Several million extra tonnes of sugar
Australian Milling Council director of economics and trade David Rynne said Pakistan was expected to put an additional 2.3 million tonnes into the export market and India was forecasting an extra 2 million tonnes, in a year that had also seen bumper crops in Thailand and the European Union.
“The world is awash with sugar. It’s not a huge export market. It’s only about 65 million tonnes so you start to see a gross oversupply,” he said.
Of major concern is that the subsidies provided to the sugar industries on the subcontinent have created an uneven playing field in worldwide trade.
“Governments in both India and Pakistan provide a minimum price for the cane so there’s a massive incentive to grow cane, so minimum prices create overproduction,” Mr Rynne said.
“If you’ve got all this surplus sugar, you want to get rid of it, so governments in both those countries are providing export subsidies now to help clear those large surpluses.”
Possible illegalities being examined
Lawyers for the Global Sugar Alliance countries are examining whether the financial incentives could contravene WTO regulations.
Under the rules, export subsidies are only allowed to cover the cost of internal transport.
“Pakistan for example, we estimate it costs around $40 or $50 a tonne to move the raw sugar to a port,” Mr Rynne said.
“When the Pakistan Government gives subsidies upwards of $150 a tonne, that seems to us like it’s probably a contravention of the WTO.”
The Australian Sugar Alliance has already been in talks with the Turnbull Government, which would be responsible for taking any action.
“It has to weigh up all the pros and cons and ultimately make the decision whether to pursue that,” Mr Rynne said.
“The Department of Foreign Affairs and Trade has certainly assisted in gathering the facts and to start putting the jigsaw pieces together, but there is still more homework to do.”
Legal action could be the only option
Diplomatic pressure from Brazil and Australia has not had any effect on Indian and Pakistani sugar export policies.
Mr Rynne said diplomatic pressure was unlikely to be effective because it was in the political interests of the subcontinent governments to look after what were large voting bases.
“There are an anticipated 50 million cane growers and related direct employees in the Indian sugar industry and it’s a sector that votes,” he said.

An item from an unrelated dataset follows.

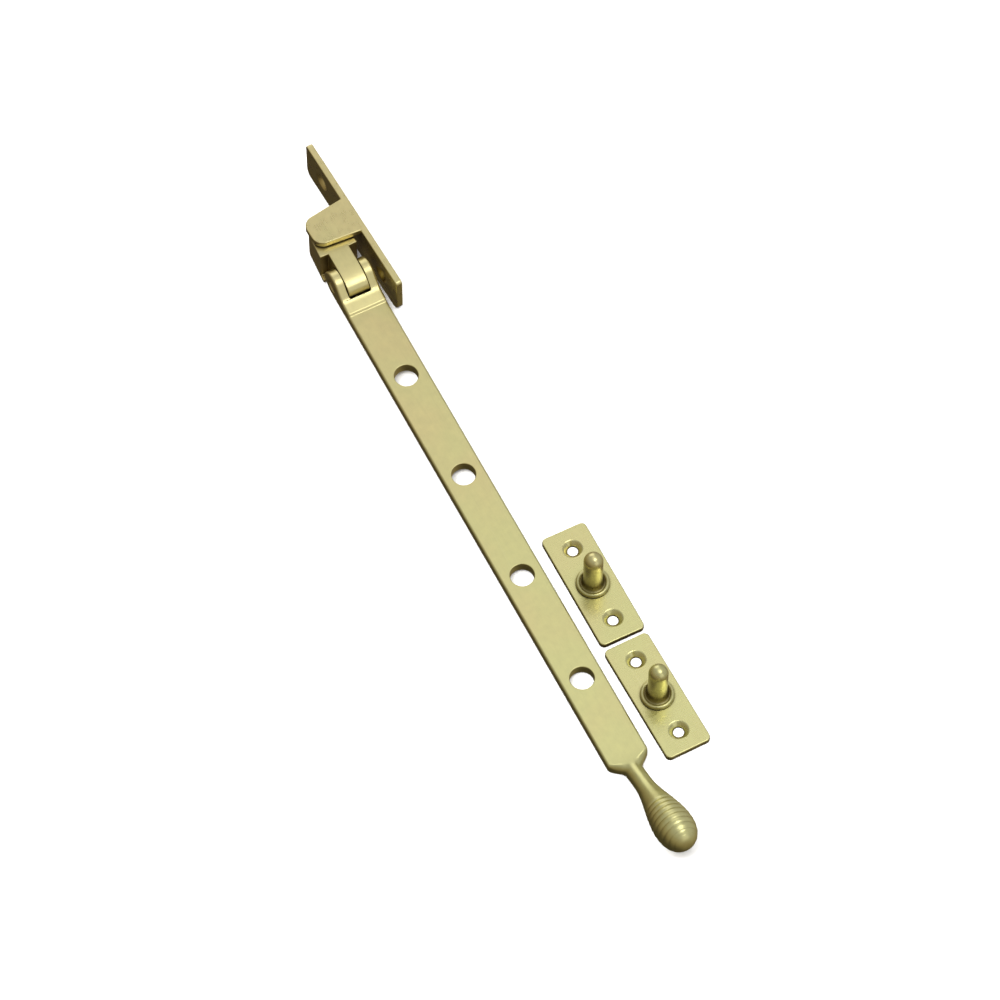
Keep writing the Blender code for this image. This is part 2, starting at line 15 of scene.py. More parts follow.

Impact expected to hurt regional economies
Production in India is expected to rise even further next year, which the global market will continue to factor in.
Mr Rynne said for the Australian industry, which is already being exposed to low prices, the impact would be large and long-lasting.
“This could be a long, deep cycle we’re going into,” he said.
“For a grower to make money and for a miller to make money, the price needs to be around $400 Australian dollars per tonne.
“At the moment the price is sitting in the low $300s, so right now the growers are losing money and the mills are losing money.”
Mr Rynne said to mitigate the damage, sugar mills would likely lay off staff and restrict spending.
“These mills are in regional Queensland economies that rely heavily on a strong and prosperous sugar industry,” he said.
“A sugar industry that’s tightening its belt will have a ripple effect through regional Queensland.”